A planetary sunshade would be located near the Sun-Earth Lagrange 1 point, about 2 million km from earth, or about 6 times further than the moon. At this location, reflecting 1% of sunlight would require a total area of roughly 3 million km2. This would be achieved with a constellation of thousands of spacecraft, built mostly from huge reflective sheets of aluminum, all together weighing between 50 and 100 million metric tons.

Operation:

These craft could maintain position using solar radiation pressure as thrust – essentially, using the momentum of photons from the sun to have the sheets act as maneuverable sails. The shading on earth would be evenly distributed, and the sunshade would be invisible from earth.

Construction:

While initial components would be launched from Earth, the scale required would strongly incentivize the development of lunar resources to provide the vast majority of simple materials, notably aluminim sails and silicon cables.

Governance:

A sunshade is only possible with legitimate governance.

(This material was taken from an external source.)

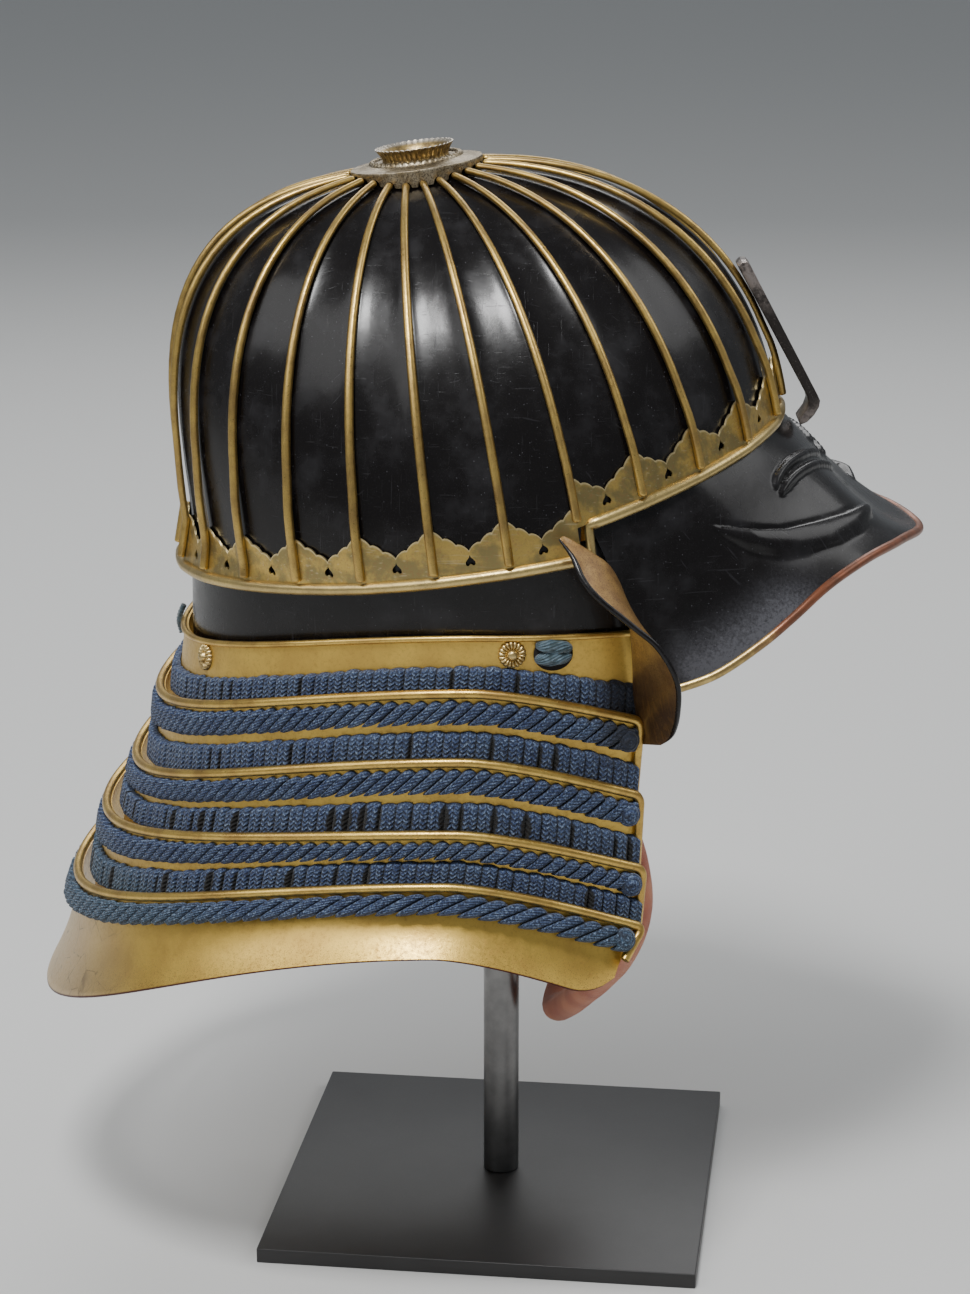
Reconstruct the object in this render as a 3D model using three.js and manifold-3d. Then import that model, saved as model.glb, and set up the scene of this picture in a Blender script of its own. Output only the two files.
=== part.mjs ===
// Kabuto: a ribbed samurai helmet with its five-lame neck guard, on a plain post stand.
// Millimetres, +Z up. The helmet faces +X, the wearer's right side is -Y, and the origin
// is the middle of the base plate's underside, under the post.
import * as THREE from 'three';
import { mergeVertices } from 'three/addons/utils/BufferGeometryUtils.js';
import Module from 'manifold-3d';

const wasm = await Module();
wasm.setup();

// ---------- driving dimensions ----------
const GAP = 0.3;                  // clearance between neighbouring pieces

// stand
const BASE = { side: 170, thick: 6, yaw: -7.3 };
const POST = { radius: 7.1, capRadius: 22, capThick: 5, capTop: 404, sides: 16 };

// bowl: meridians run down from the crown point, about an axis that leans forward; in that
// leaning frame the widest outline is an ellipse, and depth is how far down it lies
const CROWN = { x: -34, z: 412.4, tilt: 7.4, hole: 10 };
const PLAN = { offset: 12.75, halfLength: 114, halfWidth: 106.6 };
const DOME = {
  front: { depth: 121.7, power: 2.42, flare: 0 },
  side: { depth: 117.3, power: 1.82, flare: -0.041 },
  rear: { depth: 115, power: 3.08, flare: 0.171 },
};
const SHELL = { thick: 1.5, levels: 7, flute: 1.1 };
const RIM_REAR = { x: -122, z: 266, slope: 0.152 };
const RIM_FRONT = { x: 27, z: 300, slope: 0.305 };

// azimuths of the ribs on one side, from the front centre to the back centre; at the
// temple the rim steps up to the visor
const TEMPLE = 66.5;
const RIB_AZIMUTHS = [0, 14, 27.6, 40.9, 53.7, TEMPLE, 79.7, 93.8, 108.5, 123.3, 138, 152.7, 167, 180];
const RIB = { width: 3.6, lift: 0.5, height: 2.9, gapToPlate: 0.8 };
const BAND = { lift: 0.6, thick: 0.7, atRib: 19, rollRadius: 2.2, rollLift: 0.9, rollSides: 4 };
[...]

Only governments can authorize and fund geoengineering deployment.

Status & Funding:

The planetary sunshade is in the early research stages of development, with engineering studies and climate models being used to evaluate feasibility and benefits. The Planetary Sunshade Institute is funded by the UK’s Advanced Research and Invention Agency. All results from this work are published and open-source, for the global public’s benefit.